* BEGIN Data shown *
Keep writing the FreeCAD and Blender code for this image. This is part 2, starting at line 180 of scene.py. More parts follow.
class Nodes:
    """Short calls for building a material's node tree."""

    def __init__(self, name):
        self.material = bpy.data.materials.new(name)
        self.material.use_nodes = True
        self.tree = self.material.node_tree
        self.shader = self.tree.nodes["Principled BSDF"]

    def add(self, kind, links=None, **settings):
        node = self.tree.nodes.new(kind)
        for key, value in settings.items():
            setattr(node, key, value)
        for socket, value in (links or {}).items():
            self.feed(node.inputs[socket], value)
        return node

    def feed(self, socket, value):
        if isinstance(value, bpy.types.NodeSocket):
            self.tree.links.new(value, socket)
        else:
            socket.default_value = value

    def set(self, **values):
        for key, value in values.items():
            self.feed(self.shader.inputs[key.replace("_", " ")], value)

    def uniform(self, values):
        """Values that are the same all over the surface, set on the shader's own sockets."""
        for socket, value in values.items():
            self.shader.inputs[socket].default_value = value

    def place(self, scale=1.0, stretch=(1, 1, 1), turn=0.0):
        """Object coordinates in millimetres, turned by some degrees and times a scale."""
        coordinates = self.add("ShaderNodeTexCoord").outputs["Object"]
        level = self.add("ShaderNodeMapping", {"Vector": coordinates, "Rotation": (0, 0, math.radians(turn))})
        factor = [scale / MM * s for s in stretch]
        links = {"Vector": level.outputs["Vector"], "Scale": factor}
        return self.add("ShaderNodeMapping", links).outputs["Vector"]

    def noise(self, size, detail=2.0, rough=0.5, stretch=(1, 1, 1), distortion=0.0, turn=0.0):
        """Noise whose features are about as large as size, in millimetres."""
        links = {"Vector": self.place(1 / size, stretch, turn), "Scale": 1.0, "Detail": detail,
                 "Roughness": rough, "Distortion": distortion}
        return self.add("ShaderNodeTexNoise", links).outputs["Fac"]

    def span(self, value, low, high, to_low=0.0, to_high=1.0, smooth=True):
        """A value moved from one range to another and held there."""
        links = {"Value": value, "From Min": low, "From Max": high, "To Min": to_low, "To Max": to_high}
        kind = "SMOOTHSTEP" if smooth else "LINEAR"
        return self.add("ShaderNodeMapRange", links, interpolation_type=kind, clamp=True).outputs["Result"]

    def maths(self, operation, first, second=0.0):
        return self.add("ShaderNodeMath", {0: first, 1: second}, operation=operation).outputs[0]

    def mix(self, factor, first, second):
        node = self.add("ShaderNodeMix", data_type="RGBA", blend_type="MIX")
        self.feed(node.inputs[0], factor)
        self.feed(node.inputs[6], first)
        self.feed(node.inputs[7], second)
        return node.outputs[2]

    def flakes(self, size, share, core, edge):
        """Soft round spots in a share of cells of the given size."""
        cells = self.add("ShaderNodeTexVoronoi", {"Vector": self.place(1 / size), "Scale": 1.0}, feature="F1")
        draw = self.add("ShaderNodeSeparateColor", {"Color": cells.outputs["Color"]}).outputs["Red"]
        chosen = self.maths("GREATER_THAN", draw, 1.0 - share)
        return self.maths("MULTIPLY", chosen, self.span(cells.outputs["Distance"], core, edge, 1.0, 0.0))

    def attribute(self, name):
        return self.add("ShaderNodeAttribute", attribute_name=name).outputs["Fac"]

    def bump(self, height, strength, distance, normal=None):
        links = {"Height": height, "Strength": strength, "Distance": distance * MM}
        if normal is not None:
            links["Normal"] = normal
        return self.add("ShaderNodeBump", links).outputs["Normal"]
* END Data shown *
* BEGIN Data shown *
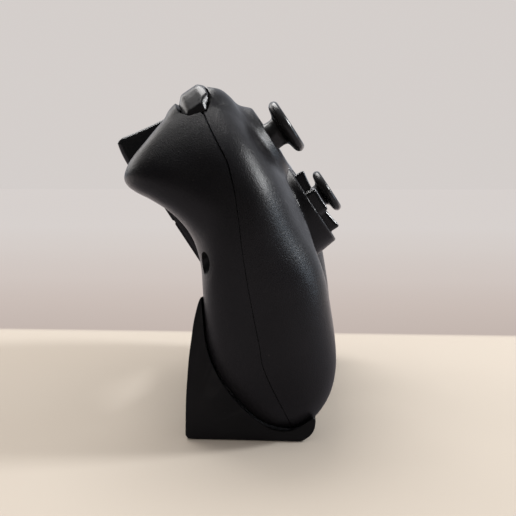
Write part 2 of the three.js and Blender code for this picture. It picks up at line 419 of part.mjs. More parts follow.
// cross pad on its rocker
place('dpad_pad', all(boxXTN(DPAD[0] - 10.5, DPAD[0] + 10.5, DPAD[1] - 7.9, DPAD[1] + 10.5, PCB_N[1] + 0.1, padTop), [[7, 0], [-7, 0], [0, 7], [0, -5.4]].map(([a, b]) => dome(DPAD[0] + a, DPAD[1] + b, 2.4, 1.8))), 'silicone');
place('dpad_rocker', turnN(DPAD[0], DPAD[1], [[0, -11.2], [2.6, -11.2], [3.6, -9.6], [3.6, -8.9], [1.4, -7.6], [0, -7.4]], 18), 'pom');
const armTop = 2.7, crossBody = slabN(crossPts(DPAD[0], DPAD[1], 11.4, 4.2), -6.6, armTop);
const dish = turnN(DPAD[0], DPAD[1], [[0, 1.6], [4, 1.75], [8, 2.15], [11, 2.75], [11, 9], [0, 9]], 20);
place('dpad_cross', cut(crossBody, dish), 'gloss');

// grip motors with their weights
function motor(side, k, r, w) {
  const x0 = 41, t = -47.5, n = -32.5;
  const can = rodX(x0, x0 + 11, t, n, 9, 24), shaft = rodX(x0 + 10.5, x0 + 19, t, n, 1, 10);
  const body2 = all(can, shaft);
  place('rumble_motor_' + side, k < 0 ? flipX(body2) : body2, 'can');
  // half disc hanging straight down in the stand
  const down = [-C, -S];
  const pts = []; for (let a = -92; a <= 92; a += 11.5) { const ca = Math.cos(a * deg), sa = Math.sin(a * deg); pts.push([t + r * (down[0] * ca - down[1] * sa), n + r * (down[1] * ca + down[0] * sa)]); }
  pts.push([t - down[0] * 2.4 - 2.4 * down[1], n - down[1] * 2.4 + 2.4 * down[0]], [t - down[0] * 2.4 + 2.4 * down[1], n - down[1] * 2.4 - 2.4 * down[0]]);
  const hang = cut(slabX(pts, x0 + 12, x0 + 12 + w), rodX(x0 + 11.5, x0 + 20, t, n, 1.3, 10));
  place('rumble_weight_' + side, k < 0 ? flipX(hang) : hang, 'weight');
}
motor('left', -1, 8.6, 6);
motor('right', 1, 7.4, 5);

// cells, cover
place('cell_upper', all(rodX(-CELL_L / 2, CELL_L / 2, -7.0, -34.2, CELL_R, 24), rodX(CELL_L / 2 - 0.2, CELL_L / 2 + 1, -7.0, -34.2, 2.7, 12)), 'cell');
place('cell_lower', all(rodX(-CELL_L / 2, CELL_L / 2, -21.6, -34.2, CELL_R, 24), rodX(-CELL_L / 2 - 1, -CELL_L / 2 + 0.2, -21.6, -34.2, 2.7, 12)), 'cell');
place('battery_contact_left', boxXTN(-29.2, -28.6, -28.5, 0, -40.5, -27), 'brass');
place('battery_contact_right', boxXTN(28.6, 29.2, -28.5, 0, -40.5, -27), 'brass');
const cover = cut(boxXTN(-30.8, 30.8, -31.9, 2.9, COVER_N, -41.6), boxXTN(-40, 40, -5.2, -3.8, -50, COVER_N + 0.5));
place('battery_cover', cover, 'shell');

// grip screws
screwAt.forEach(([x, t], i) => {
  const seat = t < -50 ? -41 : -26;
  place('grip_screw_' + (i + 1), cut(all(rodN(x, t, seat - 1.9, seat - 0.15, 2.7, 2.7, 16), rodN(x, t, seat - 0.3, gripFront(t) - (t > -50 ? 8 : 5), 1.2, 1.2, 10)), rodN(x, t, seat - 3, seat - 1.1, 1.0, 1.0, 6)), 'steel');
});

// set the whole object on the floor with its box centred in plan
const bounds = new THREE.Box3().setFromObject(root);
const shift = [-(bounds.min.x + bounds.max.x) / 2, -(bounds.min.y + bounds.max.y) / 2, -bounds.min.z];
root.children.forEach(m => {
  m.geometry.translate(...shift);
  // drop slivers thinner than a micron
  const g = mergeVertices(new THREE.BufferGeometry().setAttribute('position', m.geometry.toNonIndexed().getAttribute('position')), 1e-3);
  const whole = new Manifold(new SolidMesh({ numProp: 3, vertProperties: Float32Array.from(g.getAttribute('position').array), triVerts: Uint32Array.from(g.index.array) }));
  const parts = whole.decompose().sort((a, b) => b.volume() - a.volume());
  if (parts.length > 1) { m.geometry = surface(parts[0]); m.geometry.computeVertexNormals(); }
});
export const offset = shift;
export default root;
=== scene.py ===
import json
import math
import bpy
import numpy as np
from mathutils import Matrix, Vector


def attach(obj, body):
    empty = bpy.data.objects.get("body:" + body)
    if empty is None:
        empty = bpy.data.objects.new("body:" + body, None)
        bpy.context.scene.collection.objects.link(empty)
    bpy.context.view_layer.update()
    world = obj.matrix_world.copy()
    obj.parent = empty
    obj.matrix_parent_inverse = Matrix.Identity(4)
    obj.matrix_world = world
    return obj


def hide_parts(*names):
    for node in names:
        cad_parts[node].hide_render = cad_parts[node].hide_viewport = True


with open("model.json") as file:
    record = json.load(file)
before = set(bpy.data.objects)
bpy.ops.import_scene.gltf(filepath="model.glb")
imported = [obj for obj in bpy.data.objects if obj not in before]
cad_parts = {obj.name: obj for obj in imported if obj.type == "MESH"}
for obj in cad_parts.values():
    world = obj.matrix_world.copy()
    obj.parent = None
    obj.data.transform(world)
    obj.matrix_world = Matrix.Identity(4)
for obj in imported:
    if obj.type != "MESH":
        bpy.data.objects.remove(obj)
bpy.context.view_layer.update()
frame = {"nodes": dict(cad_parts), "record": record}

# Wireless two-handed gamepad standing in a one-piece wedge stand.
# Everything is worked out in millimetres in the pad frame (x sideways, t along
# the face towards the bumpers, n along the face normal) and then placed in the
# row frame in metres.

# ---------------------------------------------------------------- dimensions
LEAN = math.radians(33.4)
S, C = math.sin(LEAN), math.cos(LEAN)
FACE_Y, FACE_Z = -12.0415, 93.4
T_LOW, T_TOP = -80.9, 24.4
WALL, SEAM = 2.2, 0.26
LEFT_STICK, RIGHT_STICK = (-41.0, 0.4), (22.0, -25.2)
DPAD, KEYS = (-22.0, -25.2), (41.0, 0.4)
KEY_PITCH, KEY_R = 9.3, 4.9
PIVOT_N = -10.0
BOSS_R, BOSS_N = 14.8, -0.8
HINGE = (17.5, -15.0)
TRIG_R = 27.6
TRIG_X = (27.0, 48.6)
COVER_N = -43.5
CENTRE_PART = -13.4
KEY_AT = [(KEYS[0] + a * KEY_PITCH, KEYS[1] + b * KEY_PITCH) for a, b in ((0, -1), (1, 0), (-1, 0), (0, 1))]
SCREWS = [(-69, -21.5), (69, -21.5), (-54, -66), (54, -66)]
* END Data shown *
* BEGIN Data shown *
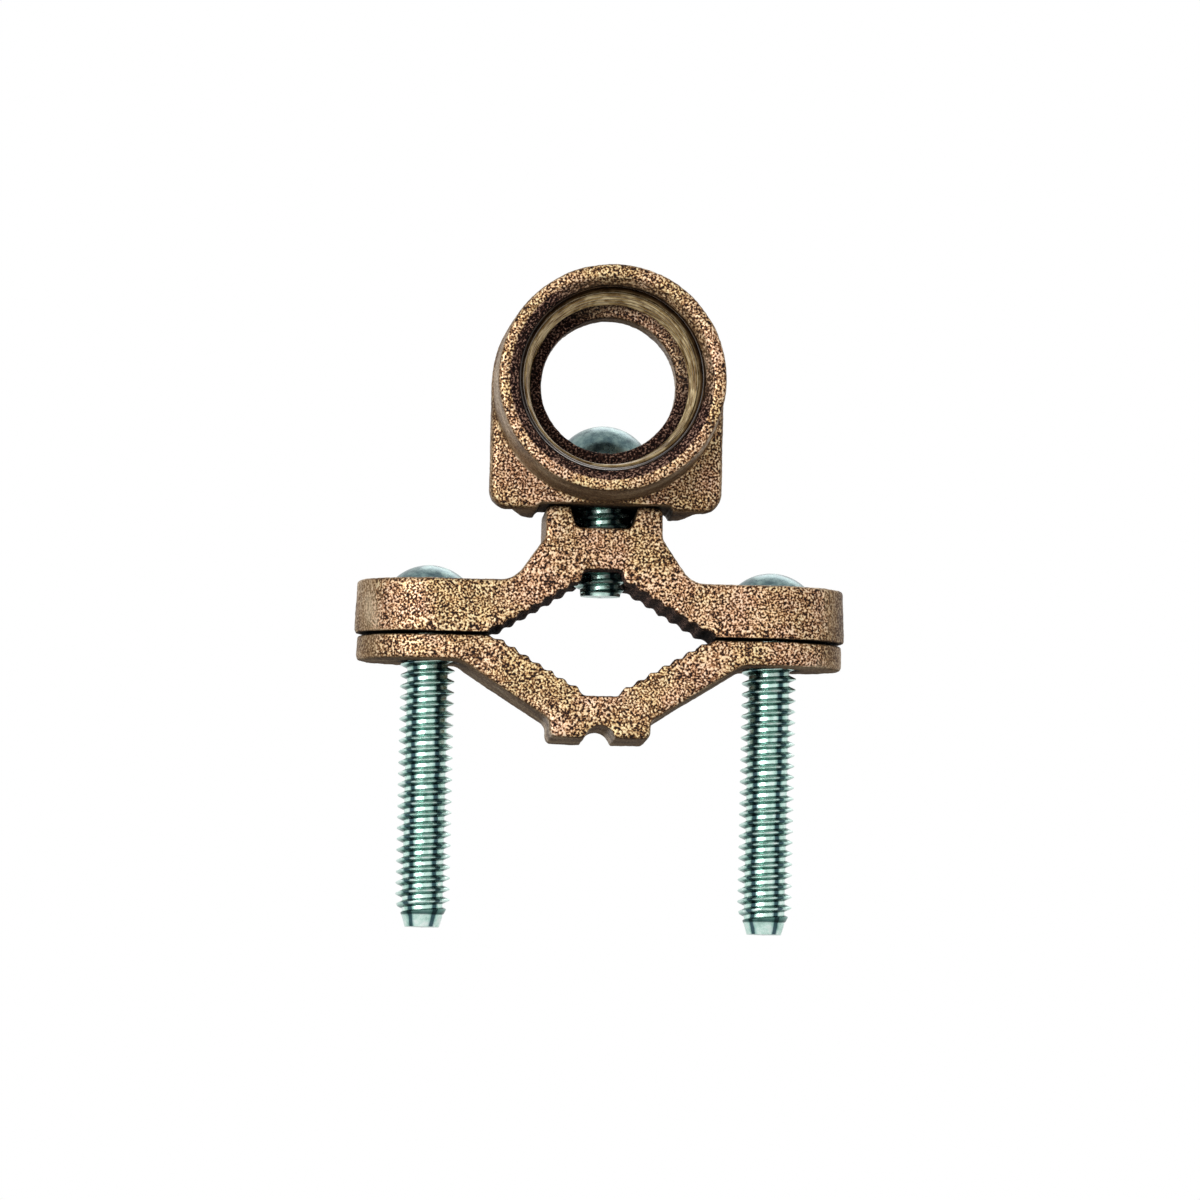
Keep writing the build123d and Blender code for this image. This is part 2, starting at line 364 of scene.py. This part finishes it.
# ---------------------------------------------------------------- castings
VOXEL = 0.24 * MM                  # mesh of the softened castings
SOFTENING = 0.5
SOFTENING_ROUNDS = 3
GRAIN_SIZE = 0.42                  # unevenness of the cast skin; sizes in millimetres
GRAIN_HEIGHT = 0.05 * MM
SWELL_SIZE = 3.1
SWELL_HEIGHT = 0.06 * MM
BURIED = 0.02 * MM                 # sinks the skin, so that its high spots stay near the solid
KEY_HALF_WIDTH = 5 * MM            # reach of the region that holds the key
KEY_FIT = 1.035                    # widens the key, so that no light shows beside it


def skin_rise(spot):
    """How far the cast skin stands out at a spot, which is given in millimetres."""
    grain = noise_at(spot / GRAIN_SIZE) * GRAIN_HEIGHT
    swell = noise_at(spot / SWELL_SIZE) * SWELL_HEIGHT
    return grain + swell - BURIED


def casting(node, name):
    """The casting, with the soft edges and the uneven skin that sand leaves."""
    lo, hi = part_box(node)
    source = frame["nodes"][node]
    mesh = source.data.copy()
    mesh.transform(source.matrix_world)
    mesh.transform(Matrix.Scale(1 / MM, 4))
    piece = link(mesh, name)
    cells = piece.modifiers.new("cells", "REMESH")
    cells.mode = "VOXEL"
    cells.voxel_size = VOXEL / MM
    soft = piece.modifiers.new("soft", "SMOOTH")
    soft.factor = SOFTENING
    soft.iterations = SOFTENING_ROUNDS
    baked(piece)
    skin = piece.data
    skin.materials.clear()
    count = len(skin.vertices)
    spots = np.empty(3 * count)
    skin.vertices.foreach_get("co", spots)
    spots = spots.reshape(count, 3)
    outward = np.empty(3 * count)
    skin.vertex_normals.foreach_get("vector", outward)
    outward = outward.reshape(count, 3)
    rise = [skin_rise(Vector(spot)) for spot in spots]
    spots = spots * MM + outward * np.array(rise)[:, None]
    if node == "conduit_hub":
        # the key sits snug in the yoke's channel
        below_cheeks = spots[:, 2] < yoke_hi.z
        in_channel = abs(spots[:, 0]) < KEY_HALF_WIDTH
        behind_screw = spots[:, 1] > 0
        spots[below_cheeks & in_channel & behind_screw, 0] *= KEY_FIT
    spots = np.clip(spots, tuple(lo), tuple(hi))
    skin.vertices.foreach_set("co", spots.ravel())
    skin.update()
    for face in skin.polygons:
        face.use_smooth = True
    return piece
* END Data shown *
Of the lines above, retype only those from the line containing "Keep writing the build123d" through the line containing "return grain + swell - BURIED", including both, exactly.

Keep writing the build123d and Blender code for this image. This is part 2, starting at line 364 of scene.py. This part finishes it.
# ---------------------------------------------------------------- castings
VOXEL = 0.24 * MM                  # mesh of the softened castings
SOFTENING = 0.5
SOFTENING_ROUNDS = 3
GRAIN_SIZE = 0.42                  # unevenness of the cast skin; sizes in millimetres
GRAIN_HEIGHT = 0.05 * MM
SWELL_SIZE = 3.1
SWELL_HEIGHT = 0.06 * MM
BURIED = 0.02 * MM                 # sinks the skin, so that its high spots stay near the solid
KEY_HALF_WIDTH = 5 * MM            # reach of the region that holds the key
KEY_FIT = 1.035                    # widens the key, so that no light shows beside it


def skin_rise(spot):
    """How far the cast skin stands out at a spot, which is given in millimetres."""
    grain = noise_at(spot / GRAIN_SIZE) * GRAIN_HEIGHT
    swell = noise_at(spot / SWELL_SIZE) * SWELL_HEIGHT
    return grain + swell - BURIED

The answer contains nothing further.